Data-Driven Inverse Optimization Methods For Estimating The

“Price Of Anarchy”In Transportation Networks


报告人:Professor Christos G. Cassandras

Division of Systems Engineering, Department of Electrical and Computer Engineering,

Center for Information and Systems Engineering(CISE), Boston University


主持人: 宋洁






       One of the main reasons for our inability to effectively control transportation systems is attributed to the lack of knowledge of driver behavior. However,the availability of large amounts of traffic data allows us to formulate and solve non-traditional inverse optimization problems: we process the actual data to deduce the cost fuctions implicitly used by drivers in order to achieve a prevailing Nash (also known asWardrop)user-centric (selfish) equilibrium. Once these estimated cost functions are available, one can then solve forward optimization problems to determine a system centric (social) equilibrium. The ratio of the resulting optimal costs defines the Price of Anarchy (POA) and quantifies the efficiency loss due to selfish behavior compared to socially optimal behavior. When the POA is shown to be large, this provides the motivation and justification for Connected Automated Vechicles (CAVs) whose emergence is a key element in Smart Cities. This talk will include results from our experience with large traffic datasets from the Eastern Massachusetts road network where the POA has been estimated to often be greater than 2.



       Christos G. Cassandras is Distinguished Professor of Engineering at Boston University. He is Head of the Division of Systems Engineering, Professor of Electrical and Computer Engineering, and co-founder of Boston University’s Center for Information and Systems Engineering (CISE). He received degrees from Yale University (B.S., 1977), Stanford University (M.S.E.E., 1978), and Harvard University (S.M., 1979; Ph.D., 1982). In 1982-84 he was with ITP Boston, Inc. where he worked on the design of automated manufacturing systems. In 1984-1996 he was a faculty member at the Department of Electrical and Computer Engineering, University of Massachusetts/Amherst He specializes in the areas of discrete event and hybrid systems, cooperative control, stochastic optimization, and computer simulation, with applications to computer and sensor networks, manufacturing systems, and transportation systems. He has published about 400 refereed papers in these areas, and six books. He has guest-edited several technical journal issues and serves on several journal Editorial Boards. In addition to his academic activities, he has worked extensively with industrial organizations on various systems integration projects and the development of decision-support software. He has most recently collaborated with The MathWorks, Inc. in the development of the discrete event and hybrid system simulator Simevents.

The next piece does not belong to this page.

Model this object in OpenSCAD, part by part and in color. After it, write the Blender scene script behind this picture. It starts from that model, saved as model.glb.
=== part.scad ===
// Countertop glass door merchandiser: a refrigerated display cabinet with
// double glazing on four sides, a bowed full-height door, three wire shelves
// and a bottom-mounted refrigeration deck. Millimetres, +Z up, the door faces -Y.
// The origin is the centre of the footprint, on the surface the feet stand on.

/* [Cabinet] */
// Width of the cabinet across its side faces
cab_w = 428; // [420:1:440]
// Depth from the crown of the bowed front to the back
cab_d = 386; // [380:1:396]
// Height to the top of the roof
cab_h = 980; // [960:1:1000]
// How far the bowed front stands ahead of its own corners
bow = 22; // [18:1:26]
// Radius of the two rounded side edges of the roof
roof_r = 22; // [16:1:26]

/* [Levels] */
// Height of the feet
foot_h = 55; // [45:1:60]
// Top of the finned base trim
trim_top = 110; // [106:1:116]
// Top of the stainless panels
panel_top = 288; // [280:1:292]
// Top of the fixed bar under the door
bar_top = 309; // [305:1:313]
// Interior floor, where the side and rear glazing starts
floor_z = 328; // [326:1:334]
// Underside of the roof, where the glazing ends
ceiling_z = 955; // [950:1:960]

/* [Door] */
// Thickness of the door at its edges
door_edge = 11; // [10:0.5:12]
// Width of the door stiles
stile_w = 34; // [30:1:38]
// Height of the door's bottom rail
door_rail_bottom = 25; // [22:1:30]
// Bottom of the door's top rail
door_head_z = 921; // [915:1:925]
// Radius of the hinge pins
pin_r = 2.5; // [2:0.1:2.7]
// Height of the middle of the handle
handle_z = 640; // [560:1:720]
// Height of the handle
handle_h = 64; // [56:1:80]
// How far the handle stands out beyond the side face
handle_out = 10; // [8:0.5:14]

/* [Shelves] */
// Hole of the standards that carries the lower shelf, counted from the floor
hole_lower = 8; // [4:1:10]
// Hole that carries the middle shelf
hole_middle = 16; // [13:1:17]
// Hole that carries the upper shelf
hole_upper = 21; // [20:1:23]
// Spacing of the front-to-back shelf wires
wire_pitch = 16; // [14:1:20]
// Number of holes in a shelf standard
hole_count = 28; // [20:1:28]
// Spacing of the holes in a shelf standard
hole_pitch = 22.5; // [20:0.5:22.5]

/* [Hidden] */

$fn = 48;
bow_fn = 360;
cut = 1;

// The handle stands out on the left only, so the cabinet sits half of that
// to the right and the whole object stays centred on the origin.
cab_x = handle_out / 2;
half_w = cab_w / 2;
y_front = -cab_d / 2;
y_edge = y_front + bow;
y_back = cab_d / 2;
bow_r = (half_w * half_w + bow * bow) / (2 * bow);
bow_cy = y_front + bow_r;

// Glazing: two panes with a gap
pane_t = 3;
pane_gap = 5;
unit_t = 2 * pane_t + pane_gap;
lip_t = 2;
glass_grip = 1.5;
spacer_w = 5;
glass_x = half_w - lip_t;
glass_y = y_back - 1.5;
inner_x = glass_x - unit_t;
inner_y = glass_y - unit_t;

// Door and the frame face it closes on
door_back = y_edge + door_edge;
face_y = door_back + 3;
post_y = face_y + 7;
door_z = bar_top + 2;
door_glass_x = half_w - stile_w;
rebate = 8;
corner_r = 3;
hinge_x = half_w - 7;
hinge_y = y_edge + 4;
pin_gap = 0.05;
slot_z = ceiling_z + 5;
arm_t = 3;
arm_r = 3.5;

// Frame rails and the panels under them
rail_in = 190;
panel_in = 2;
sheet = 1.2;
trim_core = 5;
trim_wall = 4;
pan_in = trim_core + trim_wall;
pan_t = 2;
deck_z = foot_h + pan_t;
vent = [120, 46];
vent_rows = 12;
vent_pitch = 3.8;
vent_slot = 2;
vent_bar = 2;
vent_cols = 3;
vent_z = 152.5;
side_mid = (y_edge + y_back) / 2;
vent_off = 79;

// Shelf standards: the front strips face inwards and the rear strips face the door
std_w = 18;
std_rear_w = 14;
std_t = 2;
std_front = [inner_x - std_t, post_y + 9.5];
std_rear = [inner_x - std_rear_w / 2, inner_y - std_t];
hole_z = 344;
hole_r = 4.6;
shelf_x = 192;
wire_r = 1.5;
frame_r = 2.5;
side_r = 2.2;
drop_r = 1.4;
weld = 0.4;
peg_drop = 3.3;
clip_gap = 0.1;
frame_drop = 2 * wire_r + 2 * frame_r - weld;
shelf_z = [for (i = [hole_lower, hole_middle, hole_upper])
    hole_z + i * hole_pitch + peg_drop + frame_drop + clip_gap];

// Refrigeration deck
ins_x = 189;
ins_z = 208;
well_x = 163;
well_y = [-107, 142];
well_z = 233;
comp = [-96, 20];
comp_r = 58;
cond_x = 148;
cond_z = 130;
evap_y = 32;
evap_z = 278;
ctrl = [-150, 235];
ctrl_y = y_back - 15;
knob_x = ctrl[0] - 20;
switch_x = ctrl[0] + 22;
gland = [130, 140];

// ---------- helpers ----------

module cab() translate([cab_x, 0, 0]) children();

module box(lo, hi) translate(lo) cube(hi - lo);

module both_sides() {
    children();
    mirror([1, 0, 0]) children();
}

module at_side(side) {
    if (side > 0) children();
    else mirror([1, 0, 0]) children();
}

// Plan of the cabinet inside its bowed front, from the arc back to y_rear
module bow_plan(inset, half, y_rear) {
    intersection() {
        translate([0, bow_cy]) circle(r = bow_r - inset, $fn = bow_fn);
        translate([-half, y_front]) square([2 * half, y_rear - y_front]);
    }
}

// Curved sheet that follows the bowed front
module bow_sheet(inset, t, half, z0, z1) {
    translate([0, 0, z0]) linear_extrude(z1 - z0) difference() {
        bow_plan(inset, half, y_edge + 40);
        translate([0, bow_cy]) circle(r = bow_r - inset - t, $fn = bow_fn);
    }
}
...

       Dr. Cassandras was Editor-in-Chief of the IEEE Transactions on Automatic Control from 1998 through 2009 and has also served as Editor for Technical Notes and Correspondence and Associate Editor. He is currently an Editor of Automatica. He was the 2012 President of the IEEE Control Systems Society (CSS). He has also served as Vice President for Publications and on the Board of Governors of the CSS, as well as on several IEEE committees, and has chaired several conferences He has been a plenary/keynote speaker at numerous international conferences, including the American Control Conference in 2001 and the IEEE Conference on Decision and Control in 2002 and 2016, and has also been an IEEE Distinguished Lecturer.

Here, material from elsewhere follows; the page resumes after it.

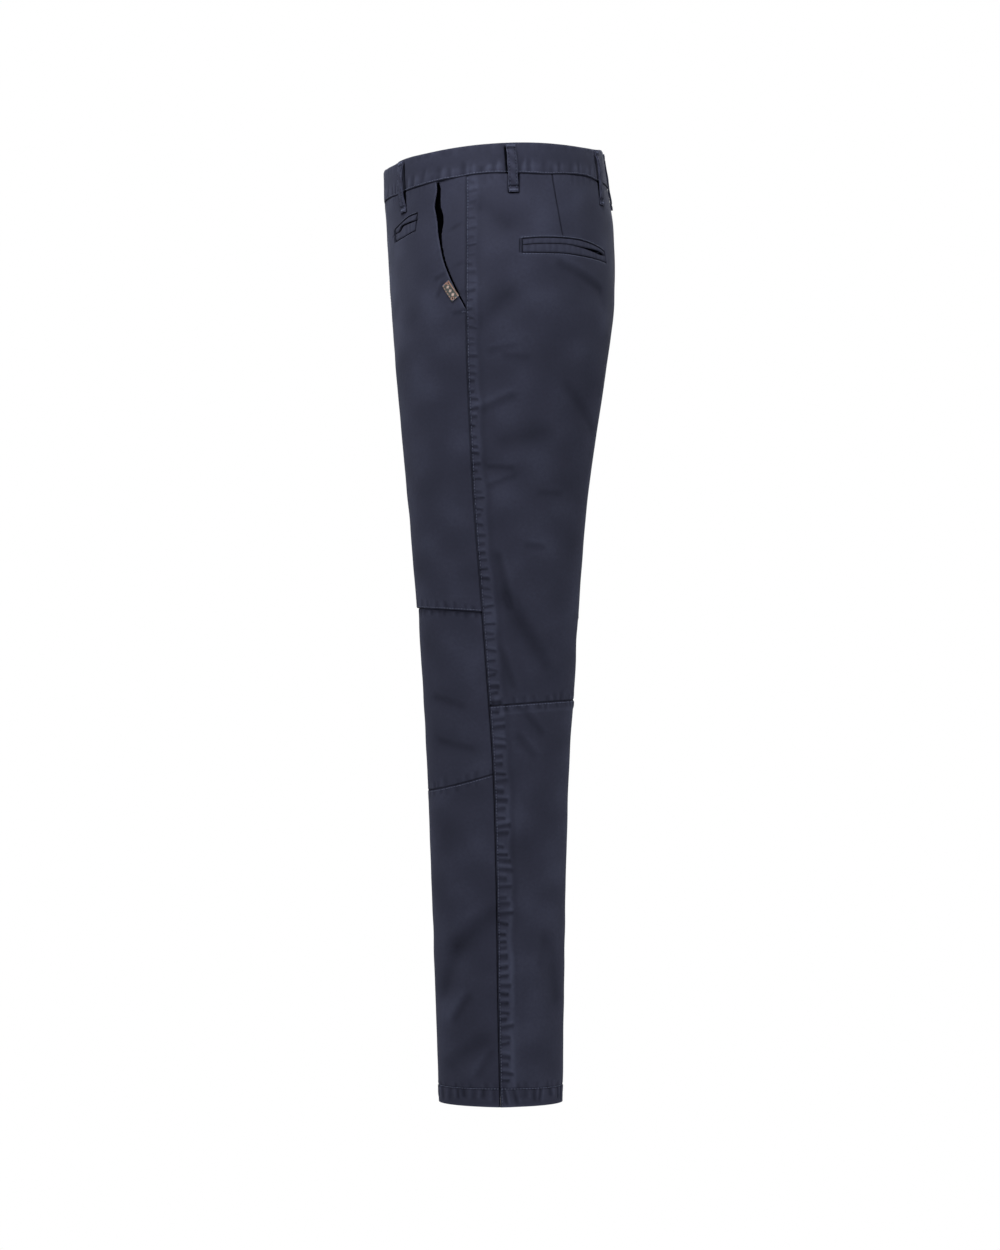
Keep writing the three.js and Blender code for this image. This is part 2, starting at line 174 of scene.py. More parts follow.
# The largest folds, as in the solids
MAIN_FOLDS = (
    Fold(12, -46, 44, -74, 9, 1.6),
    Fold(49, -148, 18, -177, 10, 2.2),
    Fold(112, -128, 172, -140, 13, 1.5),
    Fold(112, -243, 151, -284, 13, 1.8),
    Fold(18, -329, 46, -336, 9, 1.6),
    Fold(21, -430, 30, -478, 10, 1.8),
    Fold(30, -478, 72, -550, 15, 2.3),
    Fold(140, -516, 190, -498, 12, 2),
    Fold(-62, -578, -31, -586, 9, 1.4),
    Fold(-60, -625, -22, -633, 9, 1.4),
    Fold(-6, -806, -46, -842, 14, 1.7),
    Fold(-48, -846, -62, -896, 13, 1.7),
    Fold(-15, -850, -48, -900, 12, -1.2),
    Fold(58, -842, 69, -910, 12, 1.2),
    Fold(-250, -252, -190, -300, 11, 2.4),
    Fold(-255, -285, -205, -345, 12, 1.8),
    Fold(305, -255, 230, -305, 13, 2.6),
    Fold(215, -560, 170, -510, 12, 2),
    Fold(-200, -560, -150, -540, 11, 1.6),
)

# Smaller creases, each with a raised edge above or below it
CREASES = (
    Fold(-16, -26, 13, -53, 5, 0.5),
    Fold(26, -205, 49, -200, 4, 0.5, 0.3),
    Fold(41, -210, 64, -212, 4, 0.5, 0.3),
    Fold(14, -268, 47, -254, 5, 0.8, 0.4),
    Fold(38, -301, 80, -293, 10, 0.6),
    Fold(19, -329, 43, -330, 3.2, 0.6, 0.4),
    Fold(19, -349, 44, -339, 3.2, 0.6, 0.4),
    Fold(74, -356, 96, -357, 4, 0.5, 0.3),
    Fold(55, -413, 71, -415, 4, 0.6, 0.3),
    Fold(21, -424, 30, -478, 4.5, 0.7, 0.4),
    Fold(28, -470, 66, -540, 8, 0.6, 0.3),
    Fold(18, -525, 27, -562, 4, 0.6, 0.3),
    Fold(37, -591, 55, -614, 5, 0.7, 0.3),
    Fold(30, -620, 44, -638, 5, 0.7, 0.3),
    Fold(-63, -577, -31, -586, 4, 0.5, 0.3),
    Fold(-61, -624, -23, -632, 4, 0.5, 0.3),
    Fold(-6, -809, -48, -846, 9, 0.6, 0.3),
    Fold(-46, -848, -62, -890, 9, 0.5, 0.3),
    Fold(-33, -900, -49, -924, 5, 0.8, 0.5),
    Fold(-54, -972, -18, -946, 9, 0.6, 0.3),
    Fold(-22, -982, -9, -960, 4.5, 0.7, 0.3),
    Fold(-37, -126, -27, -122, 3, 0.8, 0.3),
    Fold(-34, -144, -28, -132, 3, 0.9, 0.3),
    Fold(-13, -165, -2, -163, 3, 0.8, 0.3),
    Fold(16, -800, 15, -994, 4, -0.5),
    Fold(59, -844, 69, -900, 8, 0.4, 0.3),
    Fold(53, -834, 48, -864, 6, 0.4, 0.2),
    Fold(105, -114, 174, -136, 5, 0.7, 0.3),
    Fold(112, -243, 151, -284, 7, 0.35, 0.3),
    Fold(-222, -236, -170, -262, 5, 0.9, 0.5),
    Fold(-236, -262, -186, -282, 5, 0.9, 0.5),
    Fold(-218, -196, -168, -206, 5, 0.7, 0.4),
    Fold(280, -236, 226, -268, 6, 1, 0.5),
    Fold(262, -214, 214, -232, 5, 0.8, 0.4),
    Fold(140, -498, 178, -508, 5, 0.8, 0.5),
    Fold(136, -528, 182, -534, 5, 0.8, 0.5),
    Fold(142, -556, 176, -552, 5, 0.6, 0.4),
    Fold(-150, -520, -112, -510, 5, 0.6, 0.3),
    Fold(-130, -842, -114, -880, 6, 0.8, 0.4),
    Fold(118, -872, 138, -934, 6, 0.9, 0.4),
)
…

       He is the recipient of several awards, including the 2011 IEEE Control Systems Technology Award, the Distinguished Member Award of the IEEE Control Systems Society (2006), the 1999 Harold Chestnut Prize (IFAC Best Control Engineering Textbook) for Discrete Event Systems: Modeling and Performance Analysis, a 2011 prize and a 2014 prize for the IBM/IEEE Smarter Planet Challenge competition (for a “Smart Parking” system and for the analytical engine of the Street Bump system respectively), the 2014 Engineering Distinguished Scholar Award at Boston University, several honorary professorships, a 1991 Lilly Fellowship and a 2012 Kern Fellowship. He is a member of Phi Beta Kappa and Tau Beta Pi. He is also a Fellow of the IEEE and a Fellow of the IFAC.